Life lessons via 'Madden Football'
When you're a bachelor who works crazy hours like I do, you have to find different ways to spend what little free time you have. The Internet bores me; I've read just about every site out there. I read books and listen to the police scanner before I go to sleep. Except for sports, TV sucks.
So I play Madden Football 06 online against opponents from around the country. Sometimes, I plug in the headset and chat with the other player if I'm up to talking.
There's always at least 1,000 players online with Madden at any given time, so finding someone to play against is never a problem. The quality of the opponent, of course, varies.
I've found that there are two types of Madden players: kids under 15 and old stoners like me. The kids will do anything to win, including cheating, so I make sure I never play any of them.
Even though I don't smoke weed anymore, I still like talking to stoners, because they have a unique take on things. And chronic pot smokers usually like the same music I like: old R&B, classic rock and old-school rap, so there's that rapport.
I've talked to people from Queensbridge, San Diego, Manhattan, Idaho and just about every state in the country. I've learned a lot about the game from them and have shared some laughs and have tested out comedy material I've later used on the radio or in print.
The other day, though, a friend requested me to play a buddy of his called "OneHand." I accepted the challenge, played the game and, unexpectedly, I got a lot more than I'd bargained for.
"OneHand" is the screen name of a guy in Washington, D.C., who became a quadriplegic after an accident a few years back. One of his links to normalcy is his Playstation 2, the games he plays and the discussions he has with people while playing the games.
His real name is Leon, and he's one of the best, if not the best, Madden player I've encountered. What makes it even more amazing is that, true to his name, he only uses one hand to play.
Madden 06 is an insanely complicated game to master. The Playstation controller has 10 buttons and two joysticks, all of which are used in various combinations to call and execute plays in the game. It takes two hands to hold the controller, let alone use it.
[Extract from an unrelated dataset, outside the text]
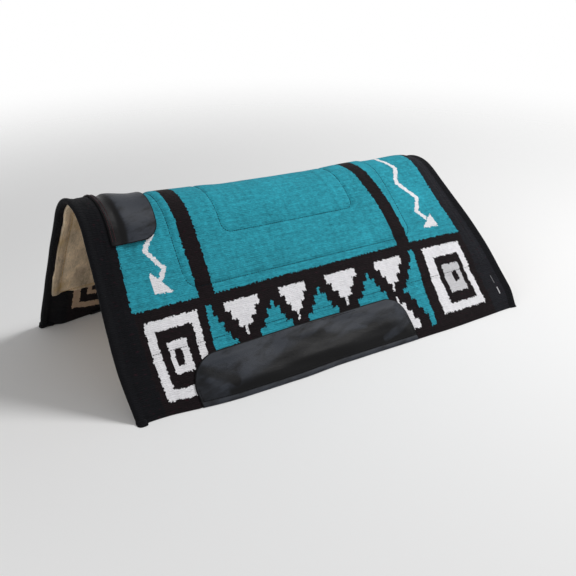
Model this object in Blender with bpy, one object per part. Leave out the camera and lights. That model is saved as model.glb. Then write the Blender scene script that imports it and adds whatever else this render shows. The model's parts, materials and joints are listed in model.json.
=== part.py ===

Leon plays with a special joystick that has eight buttons. He's taught himself how to pull off different combinations of button presses while using the joystick.
He can juke and jive LaDanian Tomlinson down the field for brutal open-field runs. He can take slow-ass Doug Flutie and scramble for 20 yards with him. He can get Randy Moss to catch a pass over five defenders.
Most of the time, we just talk about football and the merits and shortcomings of various teams. Leon is proud of his all-NFL trophy, which he earned by using and winning with every team in the NFL. His few losses came from trying to win with the woeful 49ers and Texans.
Every once in a while, though, Leon will open up a little bit. He'll talk about his various doctor's appointments, pretty nurses, chronic, flirtatious women on the other online games he plays (no woman has ever been known to play Madden) and his buddies.
One day I had to ask him about his condition. "It's rough," he said, and that's all he would say. He then changed the topic to Terrell Owens.
But, really, what could he say? For me, Madden is a diversion from stress, an antidote to depression and a time-killer when I'm bored. For him, it's one of his major links to the outside world, one place where he's not constrained by his physical injuries.
Meanwhile, in my real life outside Madden, I hear very little else but people complaining. Don't get me wrong; there's a lot to complain about these days. We have an outlaw president bent on destroying freedom. The economy is in the toilet. The cost of living has skyrocketed.
I complain every day about something or another, whether it's justified or not. I bitch if I have to wait 10 minutes in line at the grocery store or if someone is spreading untruths about me.
But I've never heard Leon complain about anything, except a pass interference call against him or an untimely fumble. I called him out on that once. Everyone else is bitching, I said, why not you?
"Doesn't change anything," he said. "I get to have fun. I talk to pretty women all the time. I have lots of friends. I can kick your ass with any team in the NFL. What do I have to complain about?"
This isn't one of those columns that has some high moral message or offers some keen observation about human nature and our inability to recognize the blessings each of us has.
But I do know that every day I wake up and am still drawing breath is a victory over everything that could have conspired to prevent that from happening. I know that all graces come through God and without that, I'm bankrupt morally as well as financially.
And I know that occasionally I meet people like Leon who inspire me to celebrate the good in the world, even as I rail about the injustices.
Like I said, there's no big moral lessons here. I like my new friend Leon.